** START OF RECORDED INFORMATION **
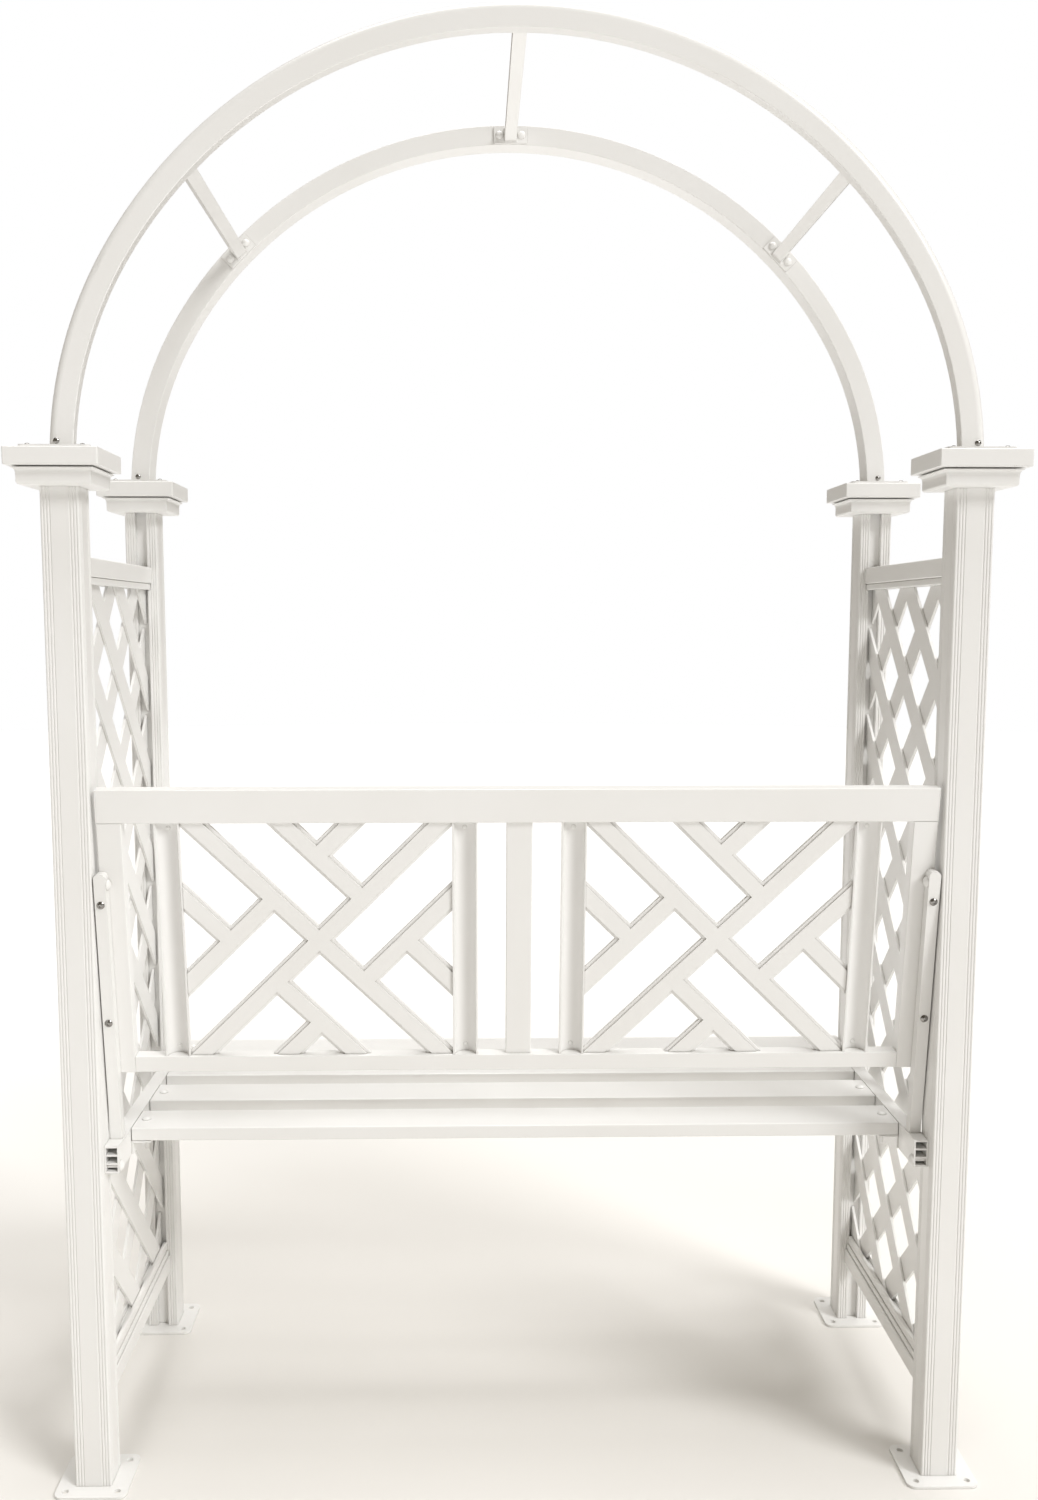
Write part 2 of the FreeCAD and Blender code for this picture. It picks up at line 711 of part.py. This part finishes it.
for name, side in sides.items():
    save("seat_beam_" + name, mirrored(seat_beam(), side))
    save("slat_angle_" + name, mirrored(slat_angle(), side))
for k, y in enumerate(slat_centres()):
    save("seat_slat_%d" % (k + 1), slat(y))


def slat_fasteners():
    bolts = []
    nuts = []
    washers = []
    for y in slat_centres():
        for side in (-1, 1):
            x = side * slat_bolt_x
            under = slat_thick + angle_thick
            reach = under + washer_thick + nut_high + slat_bolt_past
            bolts.append(domed_bolt(V(x, y, seat_top_z), V(0, 0, -1), slat_bolt_head_d, 4.0,
                                    slat_bolt_d, reach))
            z = angle_bottom_z - washer_thick
            bore = rod(V(x, y, z - nut_high), V(0, 0, 1), slat_bolt_d + sit_gap, 20)
            washers.append(rod(V(x, y, z), V(0, 0, 1), washer_d, washer_thick).cut(bore))
            nuts.append(hexagon_prism(V(x, y, z - nut_high), nut_across, nut_high).cut(bore))
    return bolts, washers, nuts


slat_bolts, slat_washers, slat_nuts = slat_fasteners()
save("slat_bolts", slat_bolts)
save("slat_nuts_and_washers", slat_nuts + slat_washers)


def side_fasteners():
    """Dome bolts of the beams and braces, their inserts in the posts, and the angle rivets."""
    bolts = []
    inserts = []
    rivets = []
    for side in (-1, 1):
        out = V(side, 0, 0)
        for end in (-1, 1):
            seat_x = beam_inner_x - (angle_thick if end > 0 else 0)
            seat = V(side * seat_x, end * end_y, beam_bolt_z)
            reach = inner_face_x + insert_long - 1 - seat_x
            bolts.append(domed_bolt(seat, out, dome_d, dome_high, dome_shank_d, reach))
        seat_x = brace_x - brace_side / 2
        seat = V(side * seat_x, brace_bolt_y, brace_bolt_z)
        reach = inner_face_x + insert_long - 1 - seat_x
        bolts.append(domed_bolt(seat, out, dome_d, dome_high, dome_shank_d, reach))
        places = [(-end_y, beam_bolt_z), (end_y, beam_bolt_z), (brace_bolt_y, brace_bolt_z)]
        for y, z in places:
            start = V(side * inner_face_x, y, z)
            body = rod(start, out, insert_d, insert_long)
            bulge = rod(start + out * post_wall, out, insert_bulge_d, insert_bulge_long)
            bore = rod(start - out, out, dome_shank_d + sit_gap, insert_long + 2)
            inserts.append(body.fuse(bulge).cut(bore).removeSplitter())
        for y in rivet_places():
            seat = V(side * (beam_inner_x - angle_thick), y, rivet_z)
            rivets.append(domed_bolt(seat, out, rivet_head_d, rivet_head_high, rivet_d - sit_gap,
                                     angle_thick + beam_wall + 2))
    return bolts, inserts, rivets


dome_bolts, inserts, rivets = side_fasteners()
save("dome_bolts", dome_bolts)
save("post_inserts", inserts)
save("angle_rivets", rivets)


# ---- backrest, built upright on X (width), Y (depth) and Z (height), then leaned ----
def leaned(shape):
    moved = turned(shape, V(0, 0, 0), V(1, 0, 0), back_tilt)
    return moved.translated(V(0, back_top_y, back_top_z))


def flat_tube_x(x0, x1, z0, z1):
    """Rectangular tube of the backrest's depth, running along X."""
    shape = box(x0, x1, 0, back_depth, z0, z1)
    shape = shape.makeFillet(back_edge_r, edges_along(shape, V(1, 0, 0)))
    return shape.cut(box(x0 - 1, x1 + 1, back_wall, back_depth - back_wall,
                         z0 + back_wall, z1 - back_wall))


def flat_tube_z(x0, x1, z0, z1):
    shape = box(x0, x1, 0, back_depth, z0, z1)
    shape = shape.makeFillet(back_edge_r, edges_along(shape, V(0, 0, 1)))
    return shape.cut(box(x0 + back_wall, x1 - back_wall, back_wall, back_depth - back_wall,
                         z0 - 1, z1 + 1))


def rail_plug():
    """Right-hand plug of the top rail: a lip flush with the rail and a tongue inside it."""
    lip = box(back_half - plug_lip, back_half, 0, back_depth, -top_bar_h, 0)
    lip = lip.makeFillet(back_edge_r, edges_along(lip, V(1, 0, 0)))
    inner = back_wall + fit_gap
    tongue = box(back_half - plug_lip - plug_long, back_half - plug_lip, inner, back_depth - inner,
                 -top_bar_h + inner, -inner)
    return lip.fuse(tongue).removeSplitter()


def channel(centre_x):
    """Round-bottomed trough, open towards the back of the bench."""
    y0 = back_mid_n - channel_depth / 2
    y1 = y0 + channel_depth
    z0, z1 = field_bottom, field_top
    half = channel_width / 2
    skin = box(-half, half, y0, y1, z0, z1)
    back_edges = [e for e in edges_along(skin, V(0, 0, 1)) if e.CenterOfMass.y > back_mid_n]
    skin = skin.makeFillet(channel_depth * 0.6, back_edges)
    room = half - channel_wall
    trough = Part.makeCylinder(room, z1 - z0 + 2, V(0, 0, z0 - 1))
    flatten = FreeCAD.Matrix()
    flatten.scale(V(1, (channel_depth - channel_wall) / room, 1))
    trough = trough.transformGeometry(flatten)
    trough = trough.translated(V(0, y0, 0))
    return skin.cut(trough).translated(V(centre_x, 0, 0))


def fret_bars(width, thick):
    """Interlocking diagonal bars of one fret panel about its centre, in X and Z."""
    far = 600.0
    step = fret_pitch
    runs = [(0, -far, far), (step, -far, 0), (step, step, far), (-step, 0, far), (-step, -far, -step)]
    bars = []
    for offset, start, stop in runs:
        if abs(start) < far:
            start -= width / 2
        if abs(stop) < far:
            stop += width / 2
        bar = box(start, stop, -thick / 2, thick / 2, offset - width / 2, offset + width / 2)
        bars.append(turned(bar, V(0, 0, 0), V(0, 1, 0), 45))
    runs = [(0, -far, far), (step, 0, far), (step, -far, -step), (-step, -far, 0), (-step, step, far)]
    for offset, start, stop in runs:
        if abs(start) < far:
            start -= width / 2
        if abs(stop) < far:
            stop += width / 2
        bar = box(offset - width / 2, offset + width / 2, -thick / 2, thick / 2, start, stop)
        bars.append(turned(bar, V(0, 0, 0), V(0, 1, 0), 45))
    shape = bars[0].multiFuse(bars[1:])
    return shape


def fret_panel(side):
    inner = inner_channel_x + channel_width / 2
    outer = outer_channel_x - channel_width / 2
    x0, x1 = inner + sit_gap, outer - sit_gap
    z0, z1 = field_bottom + sit_gap, field_top - sit_gap
    centre = V(side * (x0 + x1) / 2, back_mid_n, (z0 + z1) / 2)
    panel = fret_bars(fret_bar, fret_bar_thick).fuse(fret_bars(fret_raise, fret_raise_thick))
    panel = panel.translated(centre)
    lo, hi = sorted((side * x0, side * x1))
    window = box(lo, hi, 0, back_depth, z0, z1)
    return panel.common(window).removeSplitter()


save("back_top_rail", leaned(flat_tube_x(-back_half + plug_lip, back_half - plug_lip, -top_bar_h, 0)))
save("back_rail_plugs", [leaned(mirrored(rail_plug(), side)) for side in (-1, 1)])
save("back_bottom_rail", leaned(flat_tube_x(-stile_inner_x, stile_inner_x, -back_height, field_bottom)))
for name, side in sides.items():
    stile = flat_tube_z(stile_inner_x, back_half, -back_height, -top_bar_h)
    for drop in brace_screw_drops:
        hole = rod(V(brace_x, -1, -brace_top_drop - drop), V(0, 1, 0), pan_shank_d,
                   back_wall + screw_bite + 1)
        stile = stile.cut(hole)
    save("back_stile_" + name, leaned(mirrored(stile, side)))
    save("fret_panel_" + name, leaned(fret_panel(side)))
channel_places = {
    "back_channel_outer_left": -outer_channel_x,
    "back_channel_inner_left": -inner_channel_x,
    "back_channel_inner_right": inner_channel_x,
    "back_channel_outer_right": outer_channel_x,
}
for name, x in channel_places.items():
    save(name, leaned(channel(x)))
half_slat = centre_slat_width / 2
centre_slat = box(-half_slat, half_slat, back_mid_n - centre_slat_thick / 2,
                  back_mid_n + centre_slat_thick / 2, field_bottom, field_top)
centre_slat = centre_slat.makeFillet(1.5, edges_along(centre_slat, V(0, 0, 1)))
save("back_centre_slat", leaned(centre_slat))


# ---- braces that hold the backrest to the posts and beams ----
def brace():
    """Right-hand brace: a square tube along the back of the stile, down to the beam."""
    lower = (seat_top_z - back_top_z) / math.cos(tilt) - 2 * brace_side
    z1 = -brace_top_drop
    x0, x1 = brace_x - brace_side / 2, brace_x + brace_side / 2
    shape = box(x0, x1, -brace_side, 0, lower, z1)
    top_edges = [e for e in edges_along(shape, V(0, 1, 0)) if e.CenterOfMass.z > z1 - 1]
    shape = shape.makeFillet(brace_top_r, top_edges)
    shape = shape.cut(box(x0 + brace_wall, x1 - brace_wall, -brace_side + brace_wall, -brace_wall,
                          lower - 1, z1 - brace_top_r))
    for drop in brace_screw_drops:
        hole = rod(V(brace_x, -brace_side - 1, z1 - drop), V(0, 1, 0), pan_shank_d + sit_gap,
                   brace_side + 2)
        shape = shape.cut(hole)
    shape = leaned(shape)
    shape = shape.cut(box(x0 - 1, x1 + 1, -400, 400, seat_top_z - 4 * brace_side, seat_top_z))
    bolt = rod(V(x0 - 1, brace_bolt_y, brace_bolt_z), V(1, 0, 0), dome_shank_d + sit_gap, brace_side + 2)
    return shape.cut(bolt)


def brace_screws():
    screws = []
    for side in (-1, 1):
        for drop in brace_screw_drops:
            seat = V(side * brace_x, -brace_side, -brace_top_drop - drop)
            screws.append(leaned(pan_screw(seat, V(0, 1, 0), brace_side + back_wall + screw_bite)))
    return screws


for name, side in sides.items():
    save("back_brace_" + name, mirrored(brace(), side))
save("brace_screws", brace_screws())
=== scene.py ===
import math

import bmesh
import bpy
from mathutils import Matrix, Vector


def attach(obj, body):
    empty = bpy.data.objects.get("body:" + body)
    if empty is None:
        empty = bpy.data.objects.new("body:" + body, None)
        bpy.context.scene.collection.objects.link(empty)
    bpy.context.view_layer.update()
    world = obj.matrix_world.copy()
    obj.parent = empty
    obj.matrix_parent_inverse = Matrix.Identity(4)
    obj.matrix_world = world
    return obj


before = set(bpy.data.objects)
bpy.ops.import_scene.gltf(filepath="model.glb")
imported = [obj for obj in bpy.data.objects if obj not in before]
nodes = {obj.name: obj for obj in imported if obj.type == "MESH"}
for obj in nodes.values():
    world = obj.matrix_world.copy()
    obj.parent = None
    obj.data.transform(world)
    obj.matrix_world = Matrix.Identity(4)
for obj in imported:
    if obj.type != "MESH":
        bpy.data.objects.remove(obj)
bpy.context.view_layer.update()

# White garden arch with a bench: the frame is the CAD model, this gives it its finishes,
# its weld beads and smallest screws, and the studio round it. Metres.

print("frame loaded:", len(nodes), "nodes")


# small helpers for shader trees
def newMaterial(name):
    mat = bpy.data.materials.new(name)
    mat.use_nodes = True
    tree = mat.node_tree
    tree.nodes.clear()
    out = tree.nodes.new("ShaderNodeOutputMaterial")
    shader = tree.nodes.new("ShaderNodeBsdfPrincipled")
    tree.links.new(shader.outputs["BSDF"], out.inputs["Surface"])
    return mat, tree, shader


def node(tree, kind, values=None, links=None):
    n = tree.nodes.new("ShaderNode" + kind)
    for key, value in (values or {}).items():
        if isinstance(key, int) or key in n.inputs:
            n.inputs[key].default_value = value
        else:
            setattr(n, key, value)
    for key, socket in (links or {}).items():
        tree.links.new(socket, n.inputs[key])
    return n


def objectSpace(tree, stretch=(1, 1, 1)):
    coord = node(tree, "TexCoord")
    mapping = node(tree, "Mapping", {"Scale": stretch}, {"Vector": coord.outputs["Object"]})
    return mapping.outputs["Vector"]


def noise(tree, vector, scale, detail=2.0, rough=0.5):
    n = node(tree, "TexNoise", {"Scale": scale, "Detail": detail, "Roughness": rough}, {"Vector": vector})
    return n.outputs["Fac"]


def spread(tree, fac, lowest, highest, fromLow=0.0, fromHigh=1.0):
    ends = {"From Min": fromLow, "From Max": fromHigh, "To Min": lowest, "To Max": highest}
    return node(tree, "MapRange", ends, {"Value": fac}).outputs["Result"]


def blendColours(tree, fac, first, second):
    n = node(tree, "Mix", {"data_type": "RGBA"})
    for socket, value in ((n.inputs[6], first), (n.inputs[7], second)):
        if hasattr(value, "links"):
            tree.links.new(value, socket)
        else:
            socket.default_value = (*value, 1.0)
    tree.links.new(fac, n.inputs[0])
    return n.outputs[2]


def maths(tree, operation, first, second):
    n = node(tree, "Math", {"operation": operation})
    for socket, value in ((n.inputs[0], first), (n.inputs[1], second)):
        if hasattr(value, "links"):
            tree.links.new(value, socket)
        else:
            socket.default_value = value
    return n.outputs[0]


def bump(tree, height, distance, strength, under=None):
    n = node(tree, "Bump", {"Distance": distance, "Strength": strength}, {"Height": height})
    if under is not None:
        tree.links.new(under, n.inputs["Normal"])
    return n.outputs["Normal"]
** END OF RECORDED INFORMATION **
REQUEST -> Starting at the top of the data above, repeat every line exactly until the line containing "(k + 1), slat(y))" has been given, then stop.

RESULT OF THE TASK ->
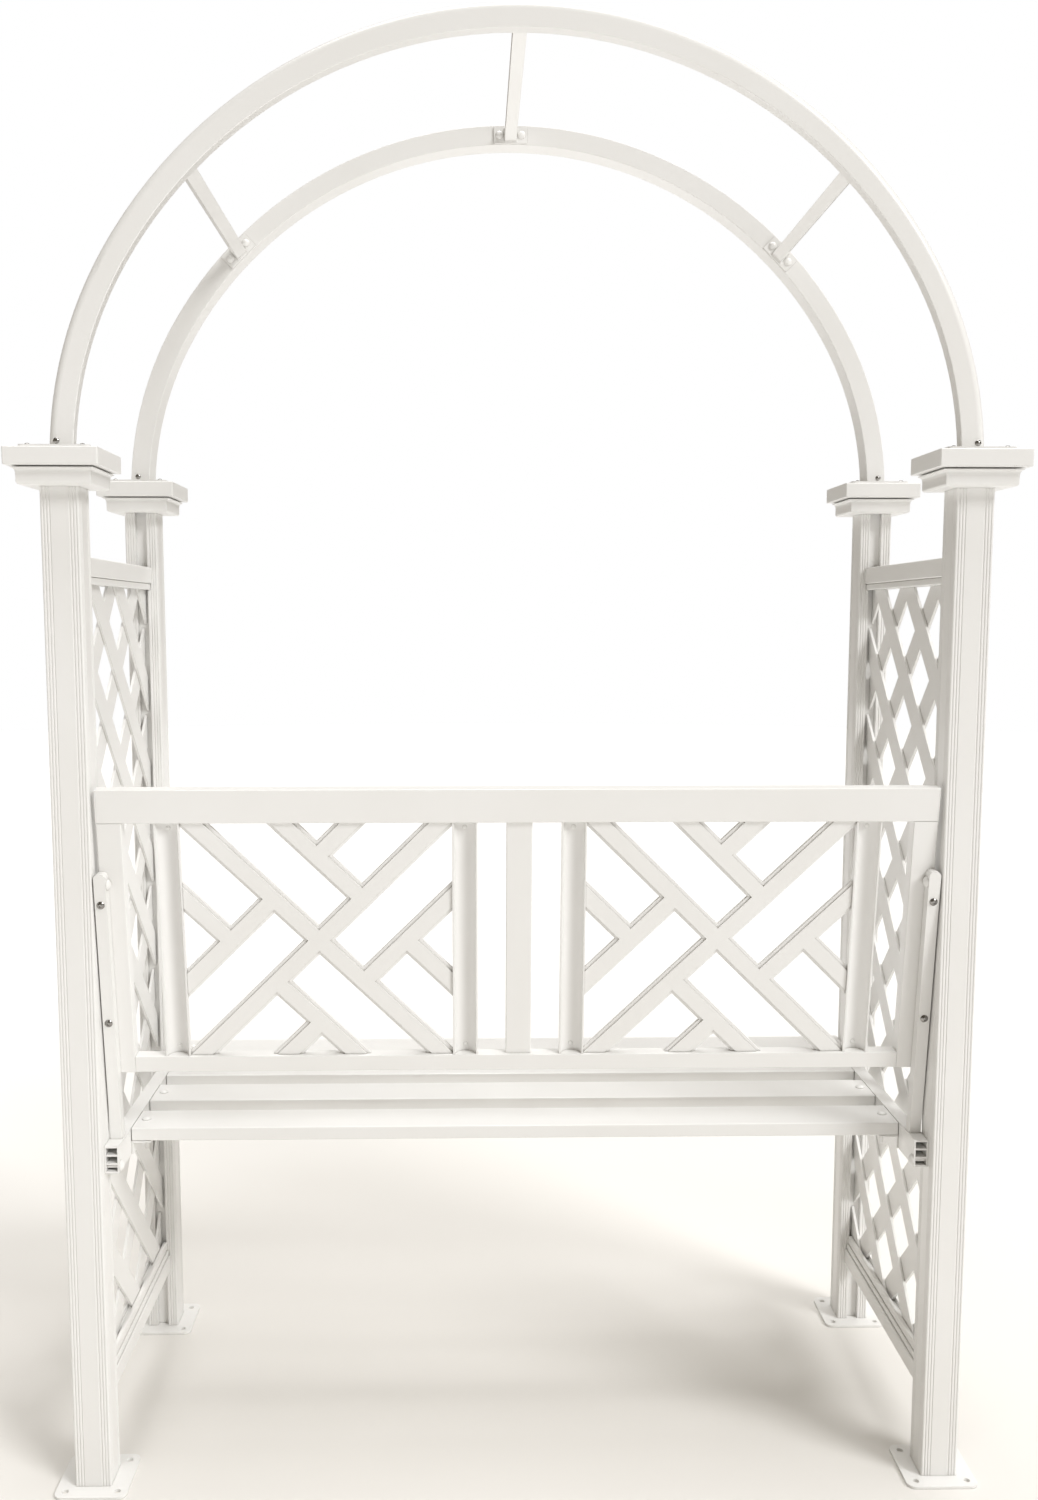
Write part 2 of the FreeCAD and Blender code for this picture. It picks up at line 711 of part.py. This part finishes it.
for name, side in sides.items():
    save("seat_beam_" + name, mirrored(seat_beam(), side))
    save("slat_angle_" + name, mirrored(slat_angle(), side))
for k, y in enumerate(slat_centres()):
    save("seat_slat_%d" % (k + 1), slat(y))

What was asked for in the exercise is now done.